As exigências para exportar, investir em tecnologia e em segurança alimentar, e para levantar financiamento externo, estão incentivando o surgimento de grandes companhias, suficientemente transparentes para se submeter à fiscalização do público consumidor, e fortes o bastante para assumir o controle de concorrentes.

Os abatedouros de gado estão voltando. Uma década atrás, a Sadia saiu desse mercado porque não tinha condições de competir com empresas que fugiam ao recolhimento de impostos. Depois de um crescimento de 100% nas exportações de carne bovina nos últimos cinco anos, os abatedouros estão buscando respeitabilidade e escala, tendência que acelerará depois do susto com o surto da febre aftosa. Mais de 20 abatedouros de médio e grande porte foram vendidos ou alugados no ano passado, diz Marcus Vinícius Pratini de Moraes, presidente da associação de exportadores de carne bovina do Brasil.
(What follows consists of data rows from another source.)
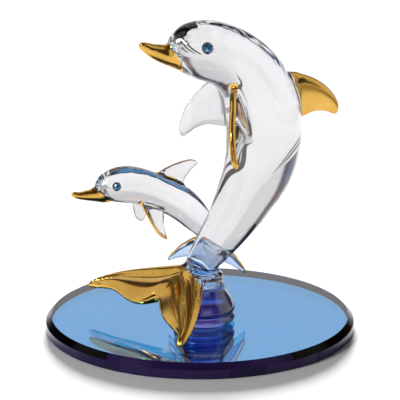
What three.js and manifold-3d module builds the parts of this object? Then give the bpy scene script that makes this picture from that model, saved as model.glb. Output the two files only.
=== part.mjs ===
// Glass dolphin figurine: a mother dolphin and her calf on a violet glass knob, on a bevelled mirror disc.
// Millimetres, +Z up. The origin is the middle of the disc's underside. Both dolphins head towards -X.
import * as THREE from "three";
import { mergeVertices } from "three/addons/utils/BufferGeometryUtils.js";
import Module from "manifold-3d";

// Mirror disc: a 4 inch round of 3/16 inch glass.
const DISC_D = 101.6;
const DISC_T = 4.76;
const BEVEL = 1.8;

// Knob: heights above the mirror and radii of its profile, before KNOB_H and KNOB_R scale them.
const KNOB_H = 11.8;
const KNOB_R = 10.1;
const KNOB_PROFILE = [
  [0.93, 0],
  [1, 0.1],
  [0.995, 0.17],
  [0.935, 0.245],
  [0.995, 0.345],
  [0.985, 0.45],
  [0.9, 0.61],
  [0.77, 0.8],
  [0.7, 0.93],
  [0.68, 1],
];

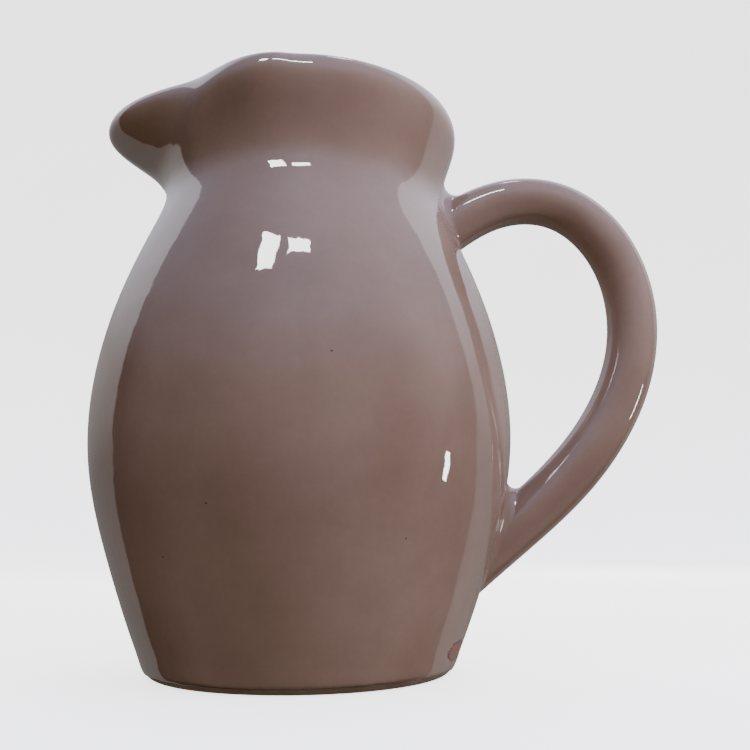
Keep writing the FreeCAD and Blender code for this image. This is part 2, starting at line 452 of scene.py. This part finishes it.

Entre os compradores está a Friboi, que adquiriu as operações da Swift Armour na Argentina. A Sadia voltou ao mercado.

Investidores estrangeiros estão começando a buscar novas oportunidades no agronegócio brasileiro. Segundo a Conferência sobre Comércio e Desenvolvimento da ONU, estão prestes a ser injetados no setor alcooleiro US$ 3 bilhões na forma de investimentos estrangeiros e nacionais. Outro alvo é o processamento de carne bovina.

Será que a rodada Doha reduzirá as barreiras o suficiente para gerar novos fluxos comerciais? A recente proposta americana, agressiva quanto a tarifas e subsídios a exportações, porém tímida quanto a subsídios domésticos, criaria mais comércio do que a posição da UE, que tende para a redução dos subsídios domésticos, mas quer impedir um maior acesso a mercados.

Mas o Brasil tem suas próprias resistências em relação às negociações e concessões que tem pela frente. As conversações de comércio também colocaram interesses industriais centrados em São Paulo e Manaus, base do setor eletrônico, contra o centro agrário, que está ” ganhando peso político ” , diz Marcelo de Paiva Abreu, um economista da Pontifícia Universidade Católica do Rio de Janeiro. O livre comércio deverá ter impactos desfavoráveis em alguns setores. Mas o sol, o solo e a água – e a aplicação de conhecimento científico -, deverão assegurar o sucesso da agricultura brasileira.